WHAT YOU WILL DO
Only one span of the listing below is wanted: the lines from the one with "Recreate this object" through the one with "COIL_PITCH = 0.78", reproduced exactly, both ends kept.

RECORD SET
◇ ◇ ◇

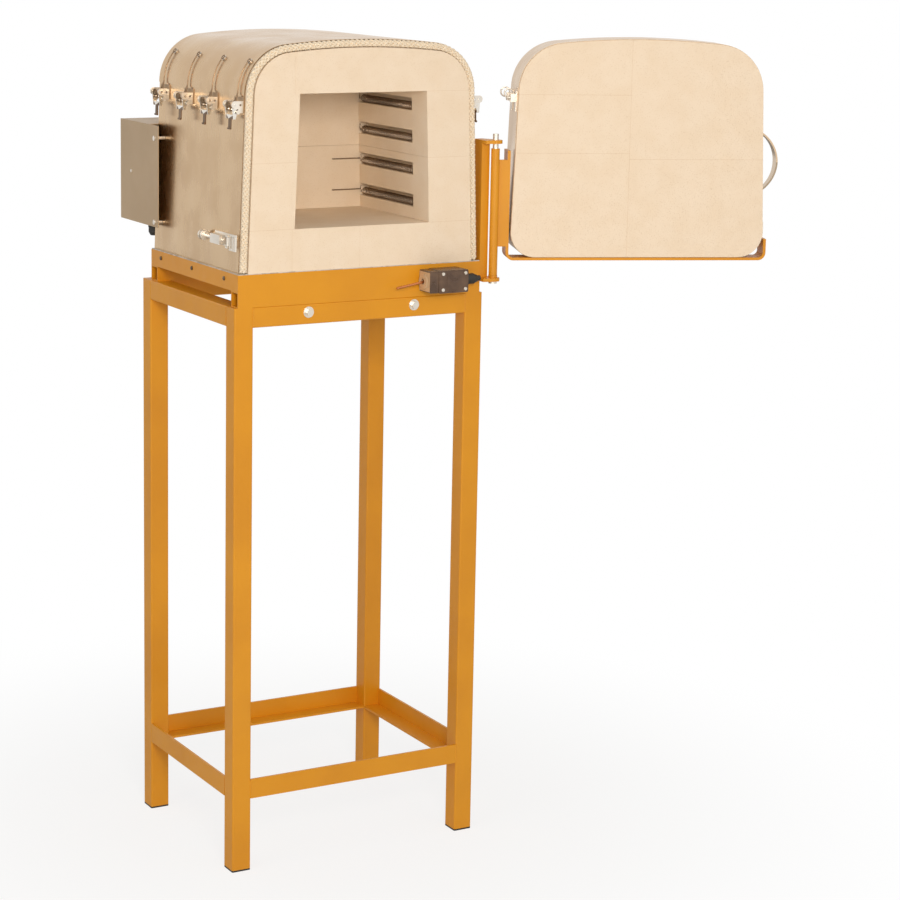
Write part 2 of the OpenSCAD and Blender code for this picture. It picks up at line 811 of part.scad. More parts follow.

◇ ◇ ◇

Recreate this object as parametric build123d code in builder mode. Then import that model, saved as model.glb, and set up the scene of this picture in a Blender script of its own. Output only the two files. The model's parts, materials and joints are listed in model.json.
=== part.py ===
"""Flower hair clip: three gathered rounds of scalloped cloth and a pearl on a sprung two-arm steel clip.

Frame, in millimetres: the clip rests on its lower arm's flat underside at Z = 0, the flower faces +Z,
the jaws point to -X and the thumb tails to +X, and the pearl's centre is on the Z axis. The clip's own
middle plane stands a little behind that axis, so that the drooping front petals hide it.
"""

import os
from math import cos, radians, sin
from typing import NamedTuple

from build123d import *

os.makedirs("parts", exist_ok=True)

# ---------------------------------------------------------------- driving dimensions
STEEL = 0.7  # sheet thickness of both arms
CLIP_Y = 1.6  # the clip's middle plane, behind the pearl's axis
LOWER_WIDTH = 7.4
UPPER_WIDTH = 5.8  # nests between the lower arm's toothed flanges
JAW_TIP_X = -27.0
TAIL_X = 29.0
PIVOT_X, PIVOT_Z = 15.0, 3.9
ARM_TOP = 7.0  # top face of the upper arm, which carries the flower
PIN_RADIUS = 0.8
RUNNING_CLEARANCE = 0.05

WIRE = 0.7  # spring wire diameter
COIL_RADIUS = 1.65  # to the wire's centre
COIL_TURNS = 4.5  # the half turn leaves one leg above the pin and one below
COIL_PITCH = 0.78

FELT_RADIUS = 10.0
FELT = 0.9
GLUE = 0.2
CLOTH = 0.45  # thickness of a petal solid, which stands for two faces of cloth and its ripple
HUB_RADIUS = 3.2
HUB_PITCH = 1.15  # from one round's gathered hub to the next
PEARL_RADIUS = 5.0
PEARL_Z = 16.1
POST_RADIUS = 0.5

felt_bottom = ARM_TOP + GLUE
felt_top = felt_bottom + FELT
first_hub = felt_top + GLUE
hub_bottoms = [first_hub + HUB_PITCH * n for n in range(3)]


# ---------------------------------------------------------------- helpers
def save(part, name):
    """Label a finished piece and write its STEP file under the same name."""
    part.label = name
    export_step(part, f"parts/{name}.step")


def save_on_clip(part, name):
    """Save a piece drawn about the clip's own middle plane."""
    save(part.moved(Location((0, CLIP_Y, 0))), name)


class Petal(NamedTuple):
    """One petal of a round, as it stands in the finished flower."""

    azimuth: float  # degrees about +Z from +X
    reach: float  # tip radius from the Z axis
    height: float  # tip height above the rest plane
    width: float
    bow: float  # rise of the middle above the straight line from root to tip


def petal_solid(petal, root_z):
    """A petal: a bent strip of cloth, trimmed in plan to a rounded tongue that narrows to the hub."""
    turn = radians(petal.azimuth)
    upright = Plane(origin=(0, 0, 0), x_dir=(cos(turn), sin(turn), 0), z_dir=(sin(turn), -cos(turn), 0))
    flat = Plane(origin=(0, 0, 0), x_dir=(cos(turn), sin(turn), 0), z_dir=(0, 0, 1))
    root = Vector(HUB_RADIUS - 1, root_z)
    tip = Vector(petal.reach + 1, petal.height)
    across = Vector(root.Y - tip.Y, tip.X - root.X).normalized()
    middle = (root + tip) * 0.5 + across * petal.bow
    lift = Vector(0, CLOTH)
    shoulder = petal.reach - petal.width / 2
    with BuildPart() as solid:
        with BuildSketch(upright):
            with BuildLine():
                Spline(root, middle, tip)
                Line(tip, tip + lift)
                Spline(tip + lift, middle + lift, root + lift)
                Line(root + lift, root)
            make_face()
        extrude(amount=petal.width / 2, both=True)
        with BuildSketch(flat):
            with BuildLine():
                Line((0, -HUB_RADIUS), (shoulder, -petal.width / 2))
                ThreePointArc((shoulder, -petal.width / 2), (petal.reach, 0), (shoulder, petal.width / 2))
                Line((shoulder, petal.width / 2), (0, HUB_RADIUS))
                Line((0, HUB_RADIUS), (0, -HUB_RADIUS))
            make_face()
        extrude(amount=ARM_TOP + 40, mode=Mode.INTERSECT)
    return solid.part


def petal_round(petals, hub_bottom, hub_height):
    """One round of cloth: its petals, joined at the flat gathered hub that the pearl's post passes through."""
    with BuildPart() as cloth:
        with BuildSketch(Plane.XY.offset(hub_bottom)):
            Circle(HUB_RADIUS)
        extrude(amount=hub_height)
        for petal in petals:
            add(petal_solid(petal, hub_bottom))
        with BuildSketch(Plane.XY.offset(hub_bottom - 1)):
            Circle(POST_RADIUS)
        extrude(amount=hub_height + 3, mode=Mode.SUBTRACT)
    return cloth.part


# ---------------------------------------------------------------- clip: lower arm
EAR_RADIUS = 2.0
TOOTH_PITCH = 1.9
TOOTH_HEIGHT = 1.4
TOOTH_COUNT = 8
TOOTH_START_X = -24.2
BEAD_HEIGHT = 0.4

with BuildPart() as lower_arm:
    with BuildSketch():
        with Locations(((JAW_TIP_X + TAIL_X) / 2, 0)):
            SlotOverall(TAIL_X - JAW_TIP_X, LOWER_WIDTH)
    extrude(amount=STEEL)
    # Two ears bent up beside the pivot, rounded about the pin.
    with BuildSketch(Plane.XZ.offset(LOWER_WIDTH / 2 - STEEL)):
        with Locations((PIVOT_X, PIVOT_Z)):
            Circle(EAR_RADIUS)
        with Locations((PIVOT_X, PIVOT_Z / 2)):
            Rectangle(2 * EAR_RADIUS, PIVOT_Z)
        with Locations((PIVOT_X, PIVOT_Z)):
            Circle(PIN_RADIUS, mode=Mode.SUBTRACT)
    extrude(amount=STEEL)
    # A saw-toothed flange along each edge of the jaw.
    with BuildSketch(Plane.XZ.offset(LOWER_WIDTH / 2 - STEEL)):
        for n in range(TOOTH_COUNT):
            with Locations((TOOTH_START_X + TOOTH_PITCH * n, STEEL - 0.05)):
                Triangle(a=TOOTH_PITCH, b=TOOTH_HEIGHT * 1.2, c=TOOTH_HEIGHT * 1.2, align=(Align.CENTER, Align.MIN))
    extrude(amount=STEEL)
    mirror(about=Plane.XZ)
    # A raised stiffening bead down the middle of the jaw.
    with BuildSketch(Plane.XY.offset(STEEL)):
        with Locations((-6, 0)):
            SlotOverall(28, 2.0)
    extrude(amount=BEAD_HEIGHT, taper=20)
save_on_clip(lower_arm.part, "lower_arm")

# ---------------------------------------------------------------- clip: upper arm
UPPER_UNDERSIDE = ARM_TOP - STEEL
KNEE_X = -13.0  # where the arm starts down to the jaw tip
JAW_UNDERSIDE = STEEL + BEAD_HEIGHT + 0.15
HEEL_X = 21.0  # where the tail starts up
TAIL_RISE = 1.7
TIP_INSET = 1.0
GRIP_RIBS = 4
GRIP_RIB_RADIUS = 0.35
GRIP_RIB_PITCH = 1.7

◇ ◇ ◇

SOLUTION TO THE PROBLEM
Recreate this object as parametric build123d code in builder mode. Then import that model, saved as model.glb, and set up the scene of this picture in a Blender script of its own. Output only the two files. The model's parts, materials and joints are listed in model.json.
=== part.py ===
"""Flower hair clip: three gathered rounds of scalloped cloth and a pearl on a sprung two-arm steel clip.

Frame, in millimetres: the clip rests on its lower arm's flat underside at Z = 0, the flower faces +Z,
the jaws point to -X and the thumb tails to +X, and the pearl's centre is on the Z axis. The clip's own
middle plane stands a little behind that axis, so that the drooping front petals hide it.
"""

import os
from math import cos, radians, sin
from typing import NamedTuple

from build123d import *

os.makedirs("parts", exist_ok=True)

# ---------------------------------------------------------------- driving dimensions
STEEL = 0.7  # sheet thickness of both arms
CLIP_Y = 1.6  # the clip's middle plane, behind the pearl's axis
LOWER_WIDTH = 7.4
UPPER_WIDTH = 5.8  # nests between the lower arm's toothed flanges
JAW_TIP_X = -27.0
TAIL_X = 29.0
PIVOT_X, PIVOT_Z = 15.0, 3.9
ARM_TOP = 7.0  # top face of the upper arm, which carries the flower
PIN_RADIUS = 0.8
RUNNING_CLEARANCE = 0.05

WIRE = 0.7  # spring wire diameter
COIL_RADIUS = 1.65  # to the wire's centre
COIL_TURNS = 4.5  # the half turn leaves one leg above the pin and one below
COIL_PITCH = 0.78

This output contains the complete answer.